✦
Veganisme, Esperanto en de taal van de soul
Dave Godin
1936 - 2004
Met Dave Godin is een van de autoriteiten op vlak van de soul overleden. Als journalist en samensteller van platen en cd's zette hij als het ware de soulmuziek in Groot-Brittannië op de kaart. Vorige week overleed de man aan longkanker. Hij werd 68.
Godin was zijn leven lang geëngageerd voor alles waarin volgens hem de zwarte Amerikaanse muziek haar oorsprong vond. Hij hield zich bezig met tal van politieke en ethische kwesties. Hij was een fervent anarchist, een beoefenaar van Esperanto, een vegetariër en later zelfs een veganist, hij kwam op voor dierenrechten en streed tegen filmcensuur. Tussendoor richtte hij nog de platenmaatschappij Tamla-Motown op en werd hij co-eigenaar van Soul City, de eerste muziekwinkel die gespecialiseerd was in zwarte muziek. Zijn compilatiereeks 'Dave Godin's Deep Soul Treasures', waarvan de vierde en laatste slechts een maand geleden verscheen, is alom geroemd. Ah ja, tot op de dag dat zijn gezondheid het niet meer toeliet, hield hij ook nog het Anvil Film Theatre in Sheffield open.

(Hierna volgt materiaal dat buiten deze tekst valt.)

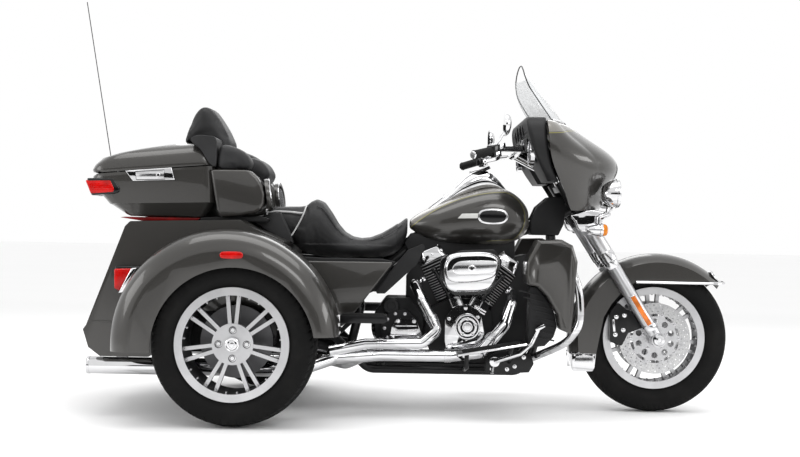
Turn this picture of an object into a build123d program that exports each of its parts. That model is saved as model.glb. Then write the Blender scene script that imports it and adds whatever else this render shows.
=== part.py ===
"""Touring motorcycle with two driven rear wheels, a fairing, a trunk and a top case.

Millimetres. X points forward, Y to the rider's left and Z up. The origin is on the
ground, under the middle of the overall box.
"""
import os
from math import cos, hypot, radians, sin

from build123d import *

# Wheels and their places
TYRE_R = 315
AXLE_Z = TYRE_R
REAR_AXLE_X = -607
WHEELBASE = 1703
FRONT_AXLE_X = REAR_AXLE_X + WHEELBASE
FRONT_TYRE_WIDTH = 130
REAR_TYRE_WIDTH = 205
REAR_WHEEL_Y = 565
TYRE_GAP_IN, TYRE_GAP_OUT = 32.5, 27.5
BEAD_R = 203
LIP_R = 215
SPOKE_PAIRS = 7
AXLE_R = 12.5
STUB_R = 20

# Clearances
FIT = 0.05
SEAT_GAP = 0.3
SEAM = 5

# Steering: rake of the head and slant of the fork, in degrees
RAKE = 26
TRAIL = 99
FORK_ANGLE = 32.2
FORK_Y = 122
HEAD_Z = 880
HEAD_LENGTH = 150
CLAMP_SHIFT_LOW, CLAMP_SHIFT_HIGH = -12.2, -31.3
HEAD_R = 34
STEM_R = 20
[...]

Godin, zoon van een melkboer, ontdekte de soul op zijn 16de in een ijssalon in Bexleyheath in 1953. Enkele bouwvakkers speelden nummers op een gloednieuwe jukebox die rechtstreeks van Amerika was overgevlogen. Godin wist niet wat hij hoorde, liep richting jukebox en probeerde hoofd en ogen mee te bewegen met het draaiende plaatje om zo het label te kunnen lezen.
"Het lukte niet", zou hij later zeggen, "tot een van die mannen zag dat ik geïnteresseerd was. Hij wees het nummer aan op de lijst: 'Mama He Treats Your Daughter Mean' van Ruth Brown. Nooit eerder had ik zo'n nummer gehoord. Het was zo aards, zo echt en de teksten waren zo ongelooflijk volwassen. De bouwvakker legde me een paar muntstukken in de hand en zei: 'Als je dit goed vindt, ga je waarschijnlijk dit ook goed vinden, en dit, en dit. De muziek heet rhythm & blues, black American music.' Dankzij deze man veranderde mijn leven. Als ik kon, zou ik hem gaan opzoeken om hem te bedanken."